Toronto FC: The best team in Canada, but not Canada's team
Canadian players not getting enough opportunity in-game to hone skills
Just in time for the sesquicentennial, a great Canadian moment.
The team, whose supporters changed the fan culture in Major League Soccer, finally gave their long-suffering faithful a reason to make some noise.
Only in Canada, perhaps only in Toronto, would over 36,000 willing souls brave sub-zero temperatures to watch a soccer match and therefore be able to say: "I was there".
I'm a fan. I've been one since childhood. It's the game I grew up with. It's the game I will always love.
Because I'm a fan, I'm thrilled a Canadian team reached the MLS Cup. I'm ecstatic there wasn't an empty seat in the house. I shouldn't care who was and who wasn't on the field. Surely the result is all that really matters.
Except I do care. I care deeply about the fact that this proud Canadian team is short on Canadians.
Very short indeed. Only briefly was there more than one Canadian on the field. Jonathan Osorio started the game only to be replaced by Will Johnson late in the second half. Striker Tosaint Ricketts had to wait until midway through extra time for his opportunity.
This is a team built by Americans, for Americans. There were eight of them in the TFC starting lineup, including captain Michael Bradley. They were selected by an American coach who reports to an American GM who, in turn, takes his cues from an American president.
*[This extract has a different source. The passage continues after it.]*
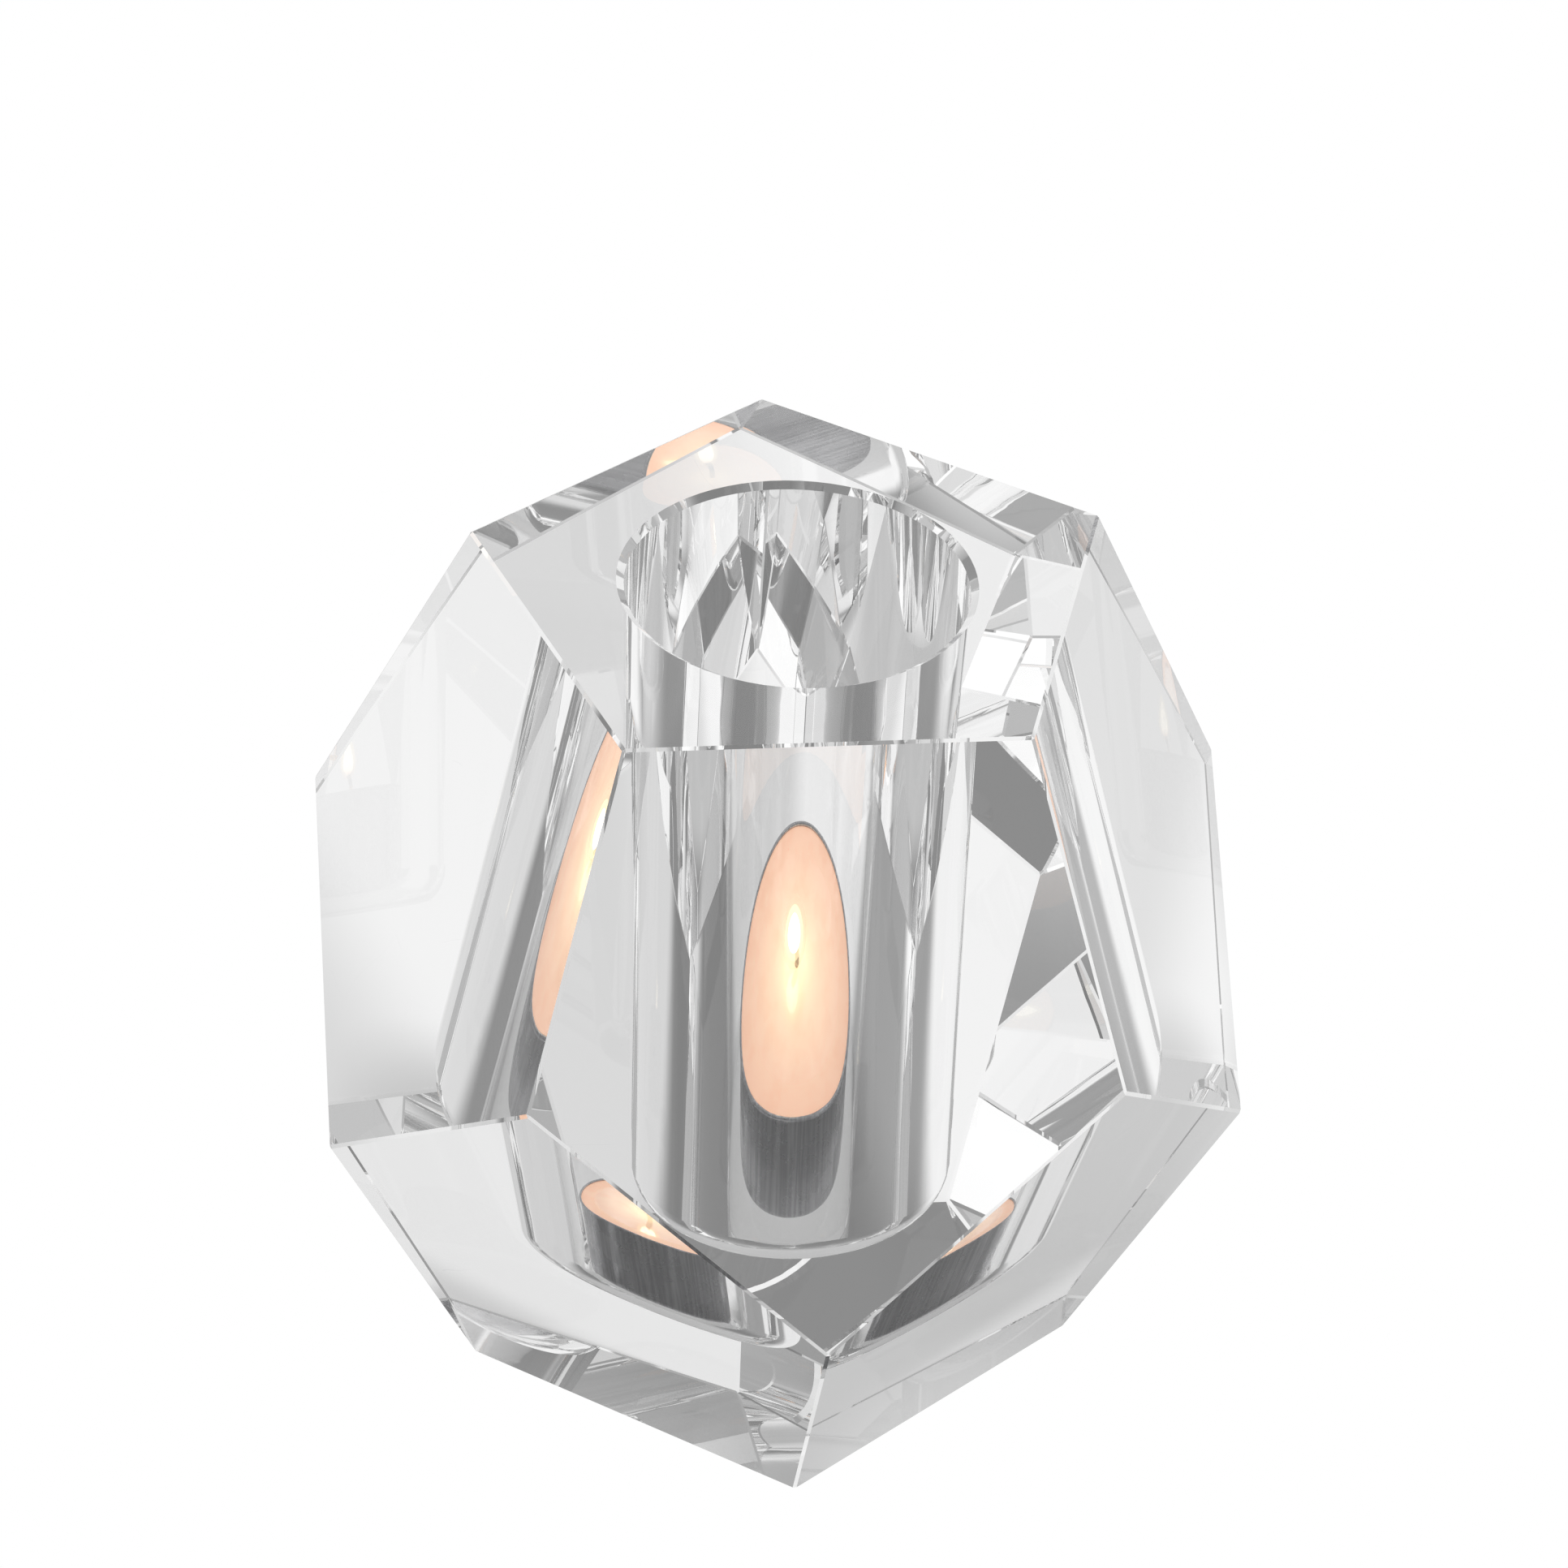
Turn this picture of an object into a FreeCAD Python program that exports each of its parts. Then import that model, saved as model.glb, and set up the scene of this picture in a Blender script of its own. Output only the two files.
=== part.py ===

Don't get me wrong. I have always believed a job in any walk of life should go to the best candidate regardless of age or gender or nationality. It should be no different in professional soccer and it is tough to argue with a team that came within the width of a crossbar of winning all the marbles.
MLS breeds American development
But let's not forget why Major League Soccer exists in the first place. It was created as a condition of the USA hosting the 1994 World Cup. It was set up to develop American players and promote the professional game in the United States.
Developing homegrown players and giving them a place to play inevitably deepens the talent pool and aids the progress of the international team. It is no coincidence Team USA has qualified for every World Cup since the inception of MLS and in three of the last four tournaments has advanced beyond the group stages.
So where are the Canadians? As a matter of fact there are nine of them on TFC's current roster. There are seven more on the Montreal Impact squad. Yet just two Canadians – Will Johnson and Patrice Bernier – made the starting lineups for the Eastern Conference decider between the two clubs at the end of November.
The stats don't lie. The plain fact is that the majority of Canadians who play for Canadian franchises are not being given sufficient opportunity to hone their skills. Young professionals in particular need competitive minutes to build up their experience, something impossible to replicate on a training field.
The long-term effects are clear for all to see. The Canadian talent pool remains ominously shallow and the Canadian team is as far away from qualifying for a World Cup as it has ever been.
Unless or until there is a fully professional league in Canada, this country will continue to ride on the coattails of Major League Soccer and ultimately fail to produce talent in sufficient numbers to rise above international obscurity.
Commiserations Toronto. So tantalizingly near and yet so heartbreakingly far. 2016 was a heck of a ride and after 10 years your club has finally earned the respect it craved. The MLS Cup came this close to staying in Canada but make no mistake; this is not Canada's team.